Create a DataFrame indexed by dates (use three consecutive dates as index) and columns [‘open’,’close’,’vol’]; select the middle date row with loc and the last row with iloc.
With the same DataFrame, select the ‘open’ and ‘vol’ columns for the first two rows using df.loc[df.index[:2], [‘open’,’vol’]].
Build a DataFrame of 6 rows; set ‘id’ as index; select a block with loc[start_label:end_label, [‘col1′,’col2’]].
Show mixed selections: use df.loc[df[‘col1’] > 50, ‘col2’] to get a filtered Series; then assign 0 to those positions and print changes.
Use iloc to select every other row (step slicing) and only the last two columns; print the result.
Combine boolean conditions (df[‘a’] % 2 == 0) & (df[‘b’] > df[‘a’]) to filter rows; print the subset.
Use df.query(‘age >= 25 and city == “X”‘) to filter; then recreate the same filter with boolean indexing and confirm equality (index/values).
Create a DataFrame with duplicate index labels; use df.loc[‘k’] to show all rows with that label; compare with df.iloc selection of the same positions.
Use df.loc[:, df.dtypes.eq(‘int64’)] to select only integer dtype columns; print selected columns.
Given columns ‘math’,’phy’,’chem’, select rows where any score is below 40 using df[[‘math’,’phy’,’chem’]].lt(40).any(axis=1); print the risky rows.
Select rows where all scores are at least 60 using .ge(60).all(axis=1); print names and scores.
Using a string column ‘dept’, filter rows not equal to ‘HR’ with ~(df[‘dept’] == ‘HR’); print remaining.
Slice rows by label range (inclusive) and columns by integer positions simultaneously: df.loc[‘r2′:’r5’, df.columns[[0,2]]]; print.

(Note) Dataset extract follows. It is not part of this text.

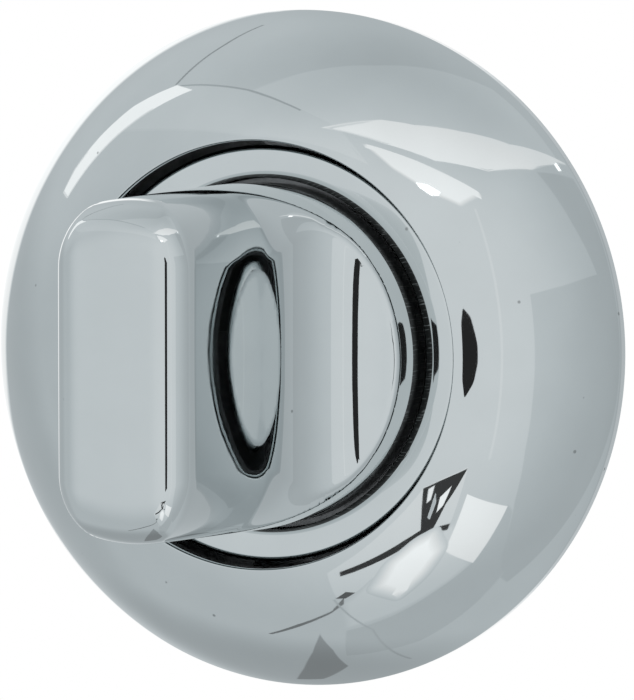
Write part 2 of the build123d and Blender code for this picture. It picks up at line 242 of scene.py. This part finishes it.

Use at to set a single scalar (e.g., row ‘r3’, column ‘status’) to ‘active’; verify with loc.
Use iat to increment a numeric cell by 10 at row position 2 and column position 1; print row before and after.
Demonstrate safe reindexing: create a new index adding a label that doesn’t exist; select with df.reindex(new_index).loc[‘missing’] and show NaN.
For a DataFrame with an index of integers not starting at 0 (e.g., [10,20,30,40]), show difference between df.loc[20] and df.iloc[1].
Use .between_time() equivalent logic: create a time-indexed DataFrame (hours), then loc-slice between ’10:00′ and ’14:00′; print the slice.
Show column slicing by name range using df.loc[:, ‘b’:’d’] versus explicit list df.loc[:, [‘b’,’c’,’d’]]; print both.
Build a DataFrame with a categorical column ‘grade’ in [‘A’,’B’,’C’]; filter rows where ‘grade’ is in [‘A’,’B’] using isin; print.

Advanced Questions

Construct a MultiIndex DataFrame with levels (‘city’=[‘DEL’,’MUM’], ‘dept’=[‘HR’,’ENG’]) and columns [’emp’,’salary’]; select ‘ENG’ rows in ‘DEL’ using df.loc[(‘DEL’,’ENG’), :].
From the same MultiIndex, select all rows for ‘MUM’ using partial indexing df.loc[‘MUM’]; then only the ‘salary’ column for both depts with df.loc[(‘MUM’, slice(None)), ‘salary’].
Create a 3-level MultiIndex (country, year, quarter); slice all rows for a given country and year across all quarters using pd.IndexSlice; print the block.
Swap MultiIndex levels (.swaplevel(0,1)) and sort the index; then select a label across the swapped level to show effect on selection.
Use .xs() (cross-section) on a MultiIndex to get a single dept across all city; compare with loc that achieves the same selection.
Build a MultiIndex on columns (e.g., metrics (‘min’,’max’,’avg’) under subjects) and select a column slice using df.loc[:, (slice(None), ‘avg’)].
Given a MultiIndex DataFrame of daily sales by (‘store’,’date’), filter stores where any day’s sales exceed 1000 using a groupwise boolean mask and df.loc[mask].
Create a large DataFrame and compare performance of boolean filtering using chained & vs precomputed masks stored in variables; time both and print timings.
Demonstrate aligned assignment on MultiIndex: select (‘DEL’,’HR’) rows and set ‘salary’ to df.loc[(‘DEL’,’HR’), ‘salary’] * 1.05; verify only those rows changed.
Convert a flat DataFrame to a MultiIndex by setting index to [‘city’,’dept’]; show selections with loc for single label, tuple label, label-slice, and list of labels; print each result.